Fronte di sarcofago di bambino con due navi onerarie, contenenti sei anfore ciascuna, affrontate ad un faro.

Circa III sec. d.C.

[ Catacomba e Museo di Pretestato , Via Appia Pignatelli, 11, Roma ]

 

Imbarcazioni e marinai di Tempi Remoti

 

VIA APPIA – TERRACINA

Terracina 1910 – Porta Napoletana e il Pisco Montano che Traiano fece tagliare per agevolare il transito sulla Via Appia evitando la grande salita sul Monte Giove Anxur.

 

TORRE DEL FOGLIANO

 

TORRE DEL FOGLIANO – I laghi del Fogliano e di Paola furono usati già in antichità come porti naturali. Erano adiacenti al mare e da esso separati da lunghe dune costiere. Fu con il passaggio della Via Appia che merci e passeggeri poterono essere trasbordati su navi d’alto mare verso l’Oriente, con grande beneficio economico per le città pontine. Questa torre e quella di Paola proteggevano gli ingressi al mare.

 

 

BRINDISI

 

La “ricostruzione” dell’epoca romana a Brindisi, intesa come l’insieme di elementi e strutture che caratterizzano la città nel periodo romano, include la presenza di un importante porto commerciale, l’istituzione della via Traiana che la collegava a Roma, la costruzione di infrastrutture come acquedotti e terme, e la definizione di un impianto urbanistico ortogonale. Il porto era un caposaldo per le rotte commerciali verso Oriente e sede di eventi storici e intellettuali, e tutt’oggi resti di domus, tracciati viari e strutture pubbliche sono testimoniati da scavi archeologici nel centro storico.

 

Le due colonne che attestano la fine della Via Appia al porto di Brindisi

 

 

Potenti mura di fortificazione racchiudevano l’abitato che era rifornito da un imponente acquedotto attraverso un Castellum Aquae ubicato presso le mura. Rimangono resti di tracciati viari, edifici abitativi, domus con pavimenti a mosaico, edifici pubblici e tombe identificati all’interno dell’attuale centro storico, attraverso rinvenimenti occasionali e scavi stratigrafici. 

Un ampio quartiere abitativo, attraversato da uno dei quattro cardini della città romana, è visibile nell’area di S. Pietro degli Schiavoni, a breve distanza dall’area in cui doveva sorgere il Foro (attuale Piazza Vittoria). In questo settore della città era ubicato anche un complesso edificio termale pubblico. 

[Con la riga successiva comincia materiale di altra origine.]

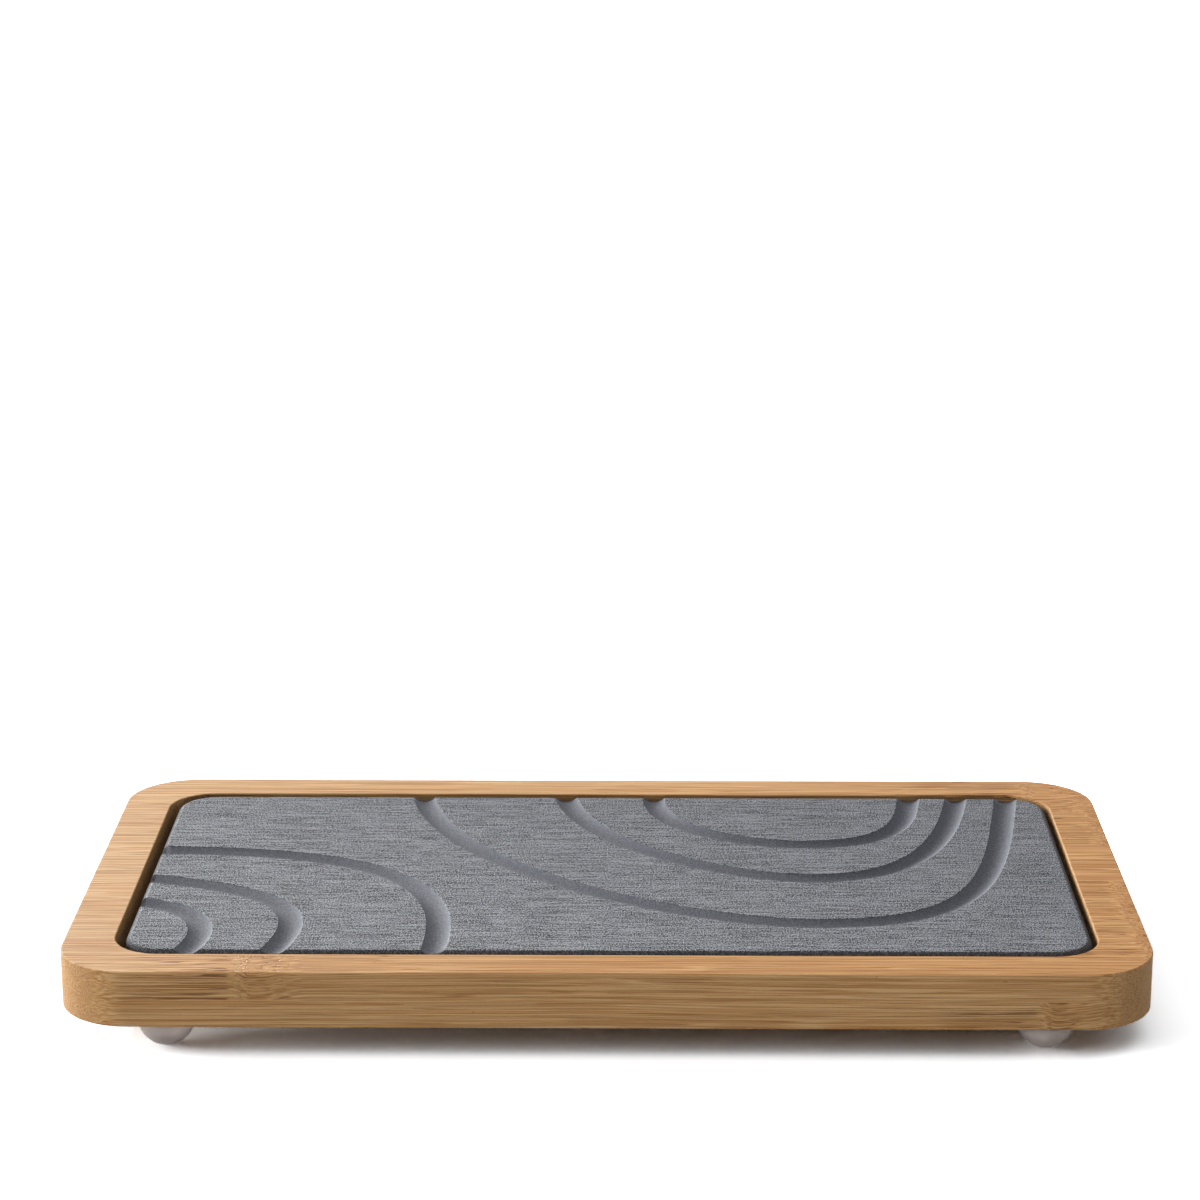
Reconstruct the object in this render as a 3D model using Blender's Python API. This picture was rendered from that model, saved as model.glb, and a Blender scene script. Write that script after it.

Brindisi divenne così il principale porto romano verso l’Oriente, sia come base navale per tutte le guerre con la Macedonia, la Grecia e l’Asia minore, sia come importante centro commerciale, in sostituzione di Taranto, la cui importanza era assai diminuita dopo la conquista romana.

Brindisi rimase una florida e attiva città per tutto il periodo imperiale romano, Plinio la menziona per la produzione di specchi in bronzo, Varrone per la coltivazione della vite e Cassio Dione ne ricorda i venditori ambulanti di libri in lingua greca.

Resti di domus romane sono nella chiesa del Santo Sepolcro e palazzo Granafei. Sparsi ai margini delle strade s’incontrano rocchi di colonne, macine, capitelli; inseriti o murati sugli edifici sussistono puttini e busti.

 

L’ultima curiosità….

L’origine della parola italiana “brindisi” (nel senso di fare un brindisi) non ha a che fare con la città di Brindisi, ma deriva dallo spagnolo “brindis”, che a sua volta deriva dalla formula tedesca “bring dir’s”, un invito a portare il calice come saluto augurale che risale a pratiche antiche, come lo scontro dei calici per verificare la presenza di veleno, un gesto che poi si è evoluto in un rito conviviale per esprimere amicizia, affetto e augurio di benessere, con diverse espressioni come Salute! che derivano dal latino. 

 

 Conclusione

Oggi la Via Appia ci appare come un segno antico inciso nella terra, ma agli occhi del marinaio rimane soprattutto una rotta. Una rotta che univa mari e continenti, che dava a Roma la forza di gettare ancore in porti lontani e di spiegare vele verso nuovi orizzonti.

Ogni pietra di quella strada racconta il passo di un legionario, ma anche il respiro del Mediterraneo che l’accompagnava. La Via Appia fu, ed è ancora, un ponte tra terra e mare: un viaggio che non finisce mai, perché continua ogni volta che percorriamo le sue pietre con la memoria o navighiamo sulle sue rotte con l’immaginazione.

Così come un marinaio sa che il mare non ha confini, Roma seppe che la sua via più celebre non era soltanto un cammino: era il mare stesso trasformato in strada.